It was a cruel blow, uncalled for, unprovoked, wholly gratuitous. Up to that time she had done nothing either good or bad. It is true the wife told her husband, when she found it out, that she did not care to live with one who had no confidence in her. She did, however, live with him as long as he permitted her to do so. The rebuke was mild, but his guilty conscience made of it an unpardonable offense. He tells her that he has rented out his house, and has provided that she shall board with a Mrs. Peeples in Allendale, while he makes other arrangements. The defendant leaves her there and goes off for a time.
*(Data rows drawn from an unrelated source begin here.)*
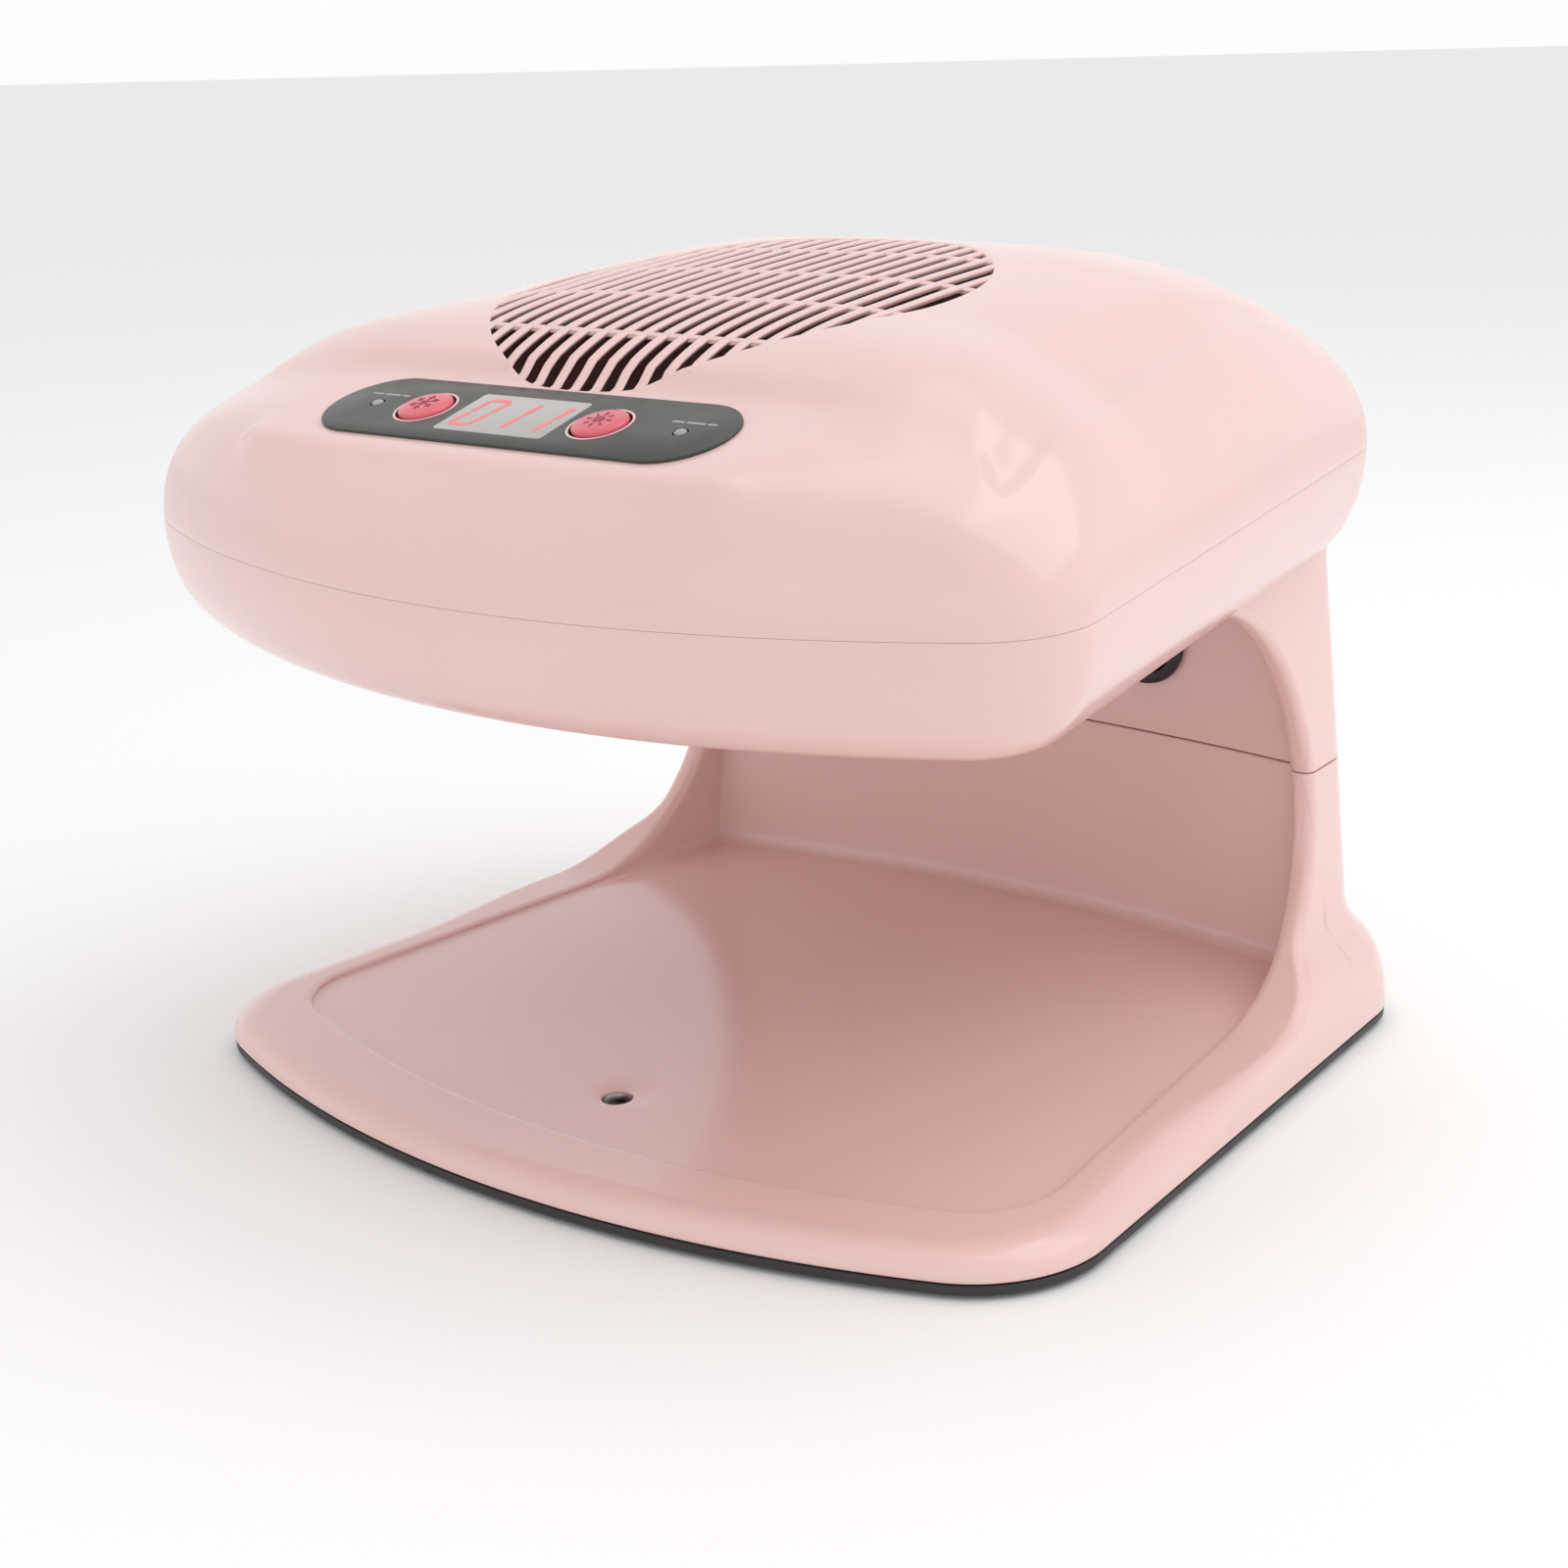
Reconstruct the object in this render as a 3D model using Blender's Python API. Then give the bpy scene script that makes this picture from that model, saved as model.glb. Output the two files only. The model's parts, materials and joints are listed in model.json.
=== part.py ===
"""Desktop warm and cool air nail dryer with a C-shaped body, digital panel and hand sensor.

Metres, +Z up, front faces -Y, X is the width. The pieces are drawn round a working axis in the
middle of the base, and the last loop moves them all by CENTRE_Y, so that the finished part
stands on the ground with the centre of its box over the origin.
"""

import math

import bpy
import bmesh
import numpy as np
from mathutils import Matrix, Vector

# ---------------------------------------------------------------- driving dimensions
GAP = 0.0003            # clearance between touching pieces
WALL = 0.0024           # moulded wall thickness
COUNT = 72              # points round each plan outline
CENTRE_Y = -0.0053      # final move of every piece, which centres the box front to back

# base footprint
BASE_HALF = 0.112       # half width at y = 0
BASE_TAPER = 0.09       # narrowing toward the rear
BASE_FRONT = -0.0995
BASE_REAR = 0.117
BASE_FRONT_R = 0.262    # front edge arc
BASE_REAR_R = 0.42
BASE_FRONT_FILLET = 0.029
BASE_REAR_FILLET = 0.021
PLATE_BOTTOM = 0.0009
PLATE_TOP = 0.0031
TRAY_Z0 = 0.0125        # tray height at y = 0
TRAY_SLOPE = 0.040      # tray rises toward the rear
TRAY_EDGE = 0.0150      # width of the rounded tray edge
DISH_DEPTH = 0.0016

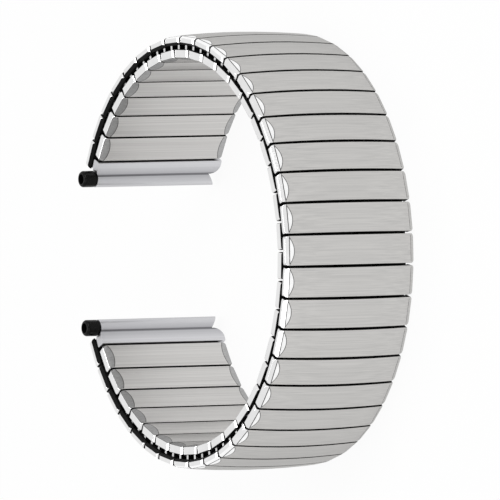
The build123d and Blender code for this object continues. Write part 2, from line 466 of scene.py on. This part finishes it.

The plaintiff finds that she is not a boarder, but a guest. Mrs. Sams is in the position of one who is the recipient of charity. When her husband returns she tells him she wants to go back to her own family. The time of her stay with her family is not fixed. Neither is the time fixed for the opening of a new home. It is true also that Mr. Sams reserved some rooms in his home for his use, but he did not tell his wife that she might return to the home from which he had taken her. If he had told her to return to the home, it would have been to add insult to injury. It is suggested now that to return to the home was her right and duty. Suppose she had done so, she would have been met on this trial with the indisputable fact that she had returned to a house occupied by an unmarried man. When she had been carefully informed by her husband's letters that her husband's presence at that place, as her protector, was uncertain, she would have lost her reputation as well as her alimony. He took her from his house, left her in Allendale an object of charity; sent her back to her family; never notified her that he was ready for her return; constantly advised her that his movements were uncertain. The defendant husband deserted his wife, the plaintiff, and she was entitled to at least the alimony accorded to her by the judgment appealed from and the counsel fees.

The next assignment of error is that the deeds cannot be set aside in this proceeding on account of the statute of limitations. This assignment of error must be sustained. Mrs. Sams knew the facts in 1904, and it is now too late to bring an action to set aside the deeds. The statute needs no construction, but, if it does, it will be found in Amaker v. New, 33 S.C. 28, 11 S.E. 386, 8 L.R.A. 687, followed by a line of cases. There are two avenues of relief. This one is closed.

The appellant claims that the alimony prayed for is defeated by his offer to take his wife back. That might have been sufficient if he had stopped there. He did not stop there, however, but alleges that he has always been willing to allow her to return. If his attitude towards his wife is the same that it has been, we are forced to the conclusion that the offer is not bona fide.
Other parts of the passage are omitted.